The witness, named by the program as “Alina Kerova,” gave a description of the attack, including all the details that had already been reported earlier by other media. During the interview, studio cameras cut to the somber faces of the guests. Kerova’s voice was halting and emotional throughout.

It was all a lie.

Alina Kerova, born in 2002, had actually been among the 21 victims of the shooter. She was already dead.

Noticing this, journalists from TV Rain, one of the few remaining independent media in Russia, contacted a classmate of Kerova, Viktoria Zhukova, who confirmed that Kerova was dead and the person interviewed by 60 Minutes was not her.
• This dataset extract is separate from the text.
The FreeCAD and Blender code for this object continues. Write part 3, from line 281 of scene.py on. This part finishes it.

“I’m sorry. Alina died,” Zhukova said. “Of course it’s not her, and not her voice. We don’t have anyone (else) with that last name at the college, and even more so in the second year. I’d know Alina’s voice anyway.”

When contacted on Oct. 22 by TV Rain for an explanation, Skabeeva advised journalists to contact the press service of Rossiya-1. The press service told TV Rain it would try to clarify the situation and get back to them.

It has not done so.

Skabeeva seemed nonplussed when contacted by TV Rain for comment about the deception, so it is possible that she hadn’t been in on the trick. It is possible the production team or researchers for the show were at fault, but we are still left with the disturbing question: why use the name of one of the shooting victims? Was someone ghoulishly trolling the Russian viewing public, blatantly lying simply because they could?
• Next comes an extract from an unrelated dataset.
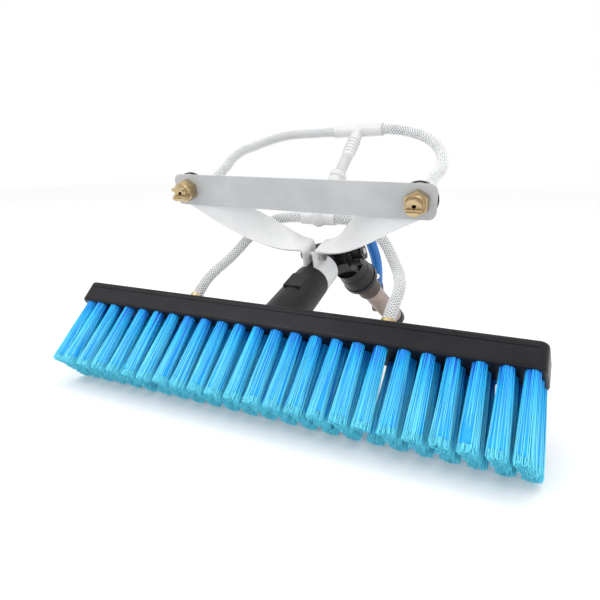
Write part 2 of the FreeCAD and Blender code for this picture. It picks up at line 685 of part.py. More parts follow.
def nodes():
    """Every node's name with its shape in the part's frame."""
    yield "brush_block", put(brush_block(), BLOCK)
    for row in ROWS:
        yield row + "_tufts", put(tuft_row(row), BLOCK)
    yield "handle_socket", put(handle_socket(), BLOCK)
    yield "socket_screws", put(socket_screws(), BLOCK)
    yield "nozzle_bar", put(nozzle_bar(), BAR)
    for name, side in (("left", -1), ("right", 1)):
        yield name + "_arm", put(arm(side), NECK)
        yield name + "_nozzle", put(nozzle(), at_nozzle(side))
        yield name + "_nozzle_seal", put(nozzle_seal(), at_nozzle(side))
        yield name + "_hose_tail", put(hose_tail(), at_nozzle(side))
        yield name + "_block_inlet", put(block_inlet(side), BLOCK)
        yield name + "_block_jet", put(block_jet(side), BLOCK)
    yield "clamp_bolt", put(clamp_bolt(), NECK)
    yield "clamp_washers", put(clamp_washers(), NECK)
    yield "clamp_nut", put(clamp_nut(), NECK)
    tee_frame = facing(TEE, LINK_WAY, RUN_WAY)
    yield "upper_tee", put(upper_tee(), tee_frame)
    yield "link_hose", put(link_hose(), tee_frame)
    yield "link_collar", put(link_collar(), tee_frame)
    yield "lower_cross", lower_cross()
    route = whole_route(nozzle_tail_end(-1), UPPER_LEFT, tee_port(-1))
    yield "left_upper_hose", hose("left_upper_hose", HOSE_R, route)
    route = whole_route(nozzle_tail_end(1), UPPER_RIGHT, tee_port(1))
    yield "right_upper_hose", hose("right_upper_hose", HOSE_R, route)
    for name, side, middle in (("left", -1, LOWER_LEFT), ("right", 1, LOWER_RIGHT)):
        route = whole_route(cross_port(side), middle, inlet_end(side))
        yield name + "_lower_hose", hose(name + "_lower_hose", HOSE_R, route)
    yield "supply_hose", hose("supply_hose", SUPPLY_R, supply_route())
    yield "supply_connector", supply_connector()
    yield "neck_adaptor", put(neck_adaptor(), KNUCKLE)
    yield "friction_disc", put(friction_disc(), KNUCKLE)
    yield "pivot_bolt", put(pivot_bolt(), KNUCKLE)
    yield "pivot_washer", put(pivot_washer(), KNUCKLE)
    yield "pivot_knob", put(pivot_knob(), KNUCKLE)
    yield "knuckle_head", put(knuckle_head(), POLE)
    yield "outer_tube", put(outer_tube(), POLE)
    yield "lock_ring", put(lock_ring(), POLE)
    yield "pole_tube", put(pole_tube(), POLE)
    yield "spring_button", put(spring_button(), POLE)
    yield "button_spring", put(button_spring(), POLE)
    yield "pole_ferrule", put(pole_ferrule(), POLE)


os.makedirs("parts", exist_ok=True)
for name, shape in nodes():
    b = shape.BoundBox
    sides = f"Y {b.YMin:7.2f} to {b.YMax:7.2f}  Z {b.ZMin:7.2f} to {b.ZMax:7.2f}"
    print(f"{name:18s} solids {len(shape.Solids):2d} valid {shape.isValid()} {sides}")
    shape.exportStep("parts/" + name + ".step")
print("pivot", KNUCKLE.multVec(V(0, 0, 0)), "axis", KNUCKLE.Rotation.multVec(V(1, 0, 0)))
print("pole start", POLE.Base, "way", POLE.Rotation.multVec(V(0, 0, 1)))
print("nozzles", at_nozzle(-1).Base, at_nozzle(1).Base, "way", BAR.Rotation.multVec(V(0, 0, 1)))
print("button", (POLE * BUTTON_FRAME).Base, "way", (POLE * BUTTON_FRAME).Rotation.multVec(V(1, 0, 0)))
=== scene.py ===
# %% [markdown]
# # A water-fed wash brush
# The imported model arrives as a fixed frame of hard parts: block, bracket, fittings, knuckle
# and pole. This script gives those parts their finishes and makes what a solid model can't
# show: bristles, braided hoses and ribs. Everything is in metres, in the model's own frame,
# with the floor at z = 0.

import bpy
import math
import random
from mathutils import Matrix, Vector


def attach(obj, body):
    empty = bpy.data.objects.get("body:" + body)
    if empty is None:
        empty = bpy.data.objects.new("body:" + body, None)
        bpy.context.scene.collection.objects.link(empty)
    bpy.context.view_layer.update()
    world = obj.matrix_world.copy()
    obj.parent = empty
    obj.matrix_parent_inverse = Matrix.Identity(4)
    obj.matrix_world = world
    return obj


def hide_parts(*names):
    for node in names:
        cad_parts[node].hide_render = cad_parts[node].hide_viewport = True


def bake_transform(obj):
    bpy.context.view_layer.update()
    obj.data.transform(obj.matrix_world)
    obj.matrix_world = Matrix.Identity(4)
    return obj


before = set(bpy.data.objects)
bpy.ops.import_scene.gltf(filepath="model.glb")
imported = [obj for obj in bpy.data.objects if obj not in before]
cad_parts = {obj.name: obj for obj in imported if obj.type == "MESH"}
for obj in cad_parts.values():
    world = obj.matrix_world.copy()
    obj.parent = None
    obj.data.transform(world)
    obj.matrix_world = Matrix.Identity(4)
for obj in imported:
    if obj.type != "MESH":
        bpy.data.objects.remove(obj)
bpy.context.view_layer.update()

# %% [markdown]
# ## Camera
# The brush is seen from the front, a little from its right end and a little from above. A wide
# lens, close up, makes the near end of the block look longer than the far end. The camera is
# set from the two angles, so that it's easy to nudge one of them.

# %% Camera
AZIMUTH = math.radians(24.67)
ELEVATION = math.radians(15.62)

lens = bpy.data.cameras.new("camera")
lens.lens = 28.8
lens.sensor_width = 36
lens.clip_start = 0.01
camera = bpy.data.objects.new("camera", lens)
camera.location = (0.1753, -0.4228, 0.1920)
camera.rotation_euler = (math.pi / 2 - ELEVATION, 0, AZIMUTH)
bpy.context.scene.collection.objects.link(camera)
bpy.context.scene.camera = camera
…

Whatever the answer, this case underlines the point that Skabeeva and her ilk are not journalists, but propagandists, creators of a political unreality show for their masters in the Kremlin. Moreover, they lie even when they don’t have to, just to put on a “good” show – Rossiya-1, like other state channels, still competes for viewers and advertising rubles.

Everything they claim, even the names of interviewees, should be questioned, more.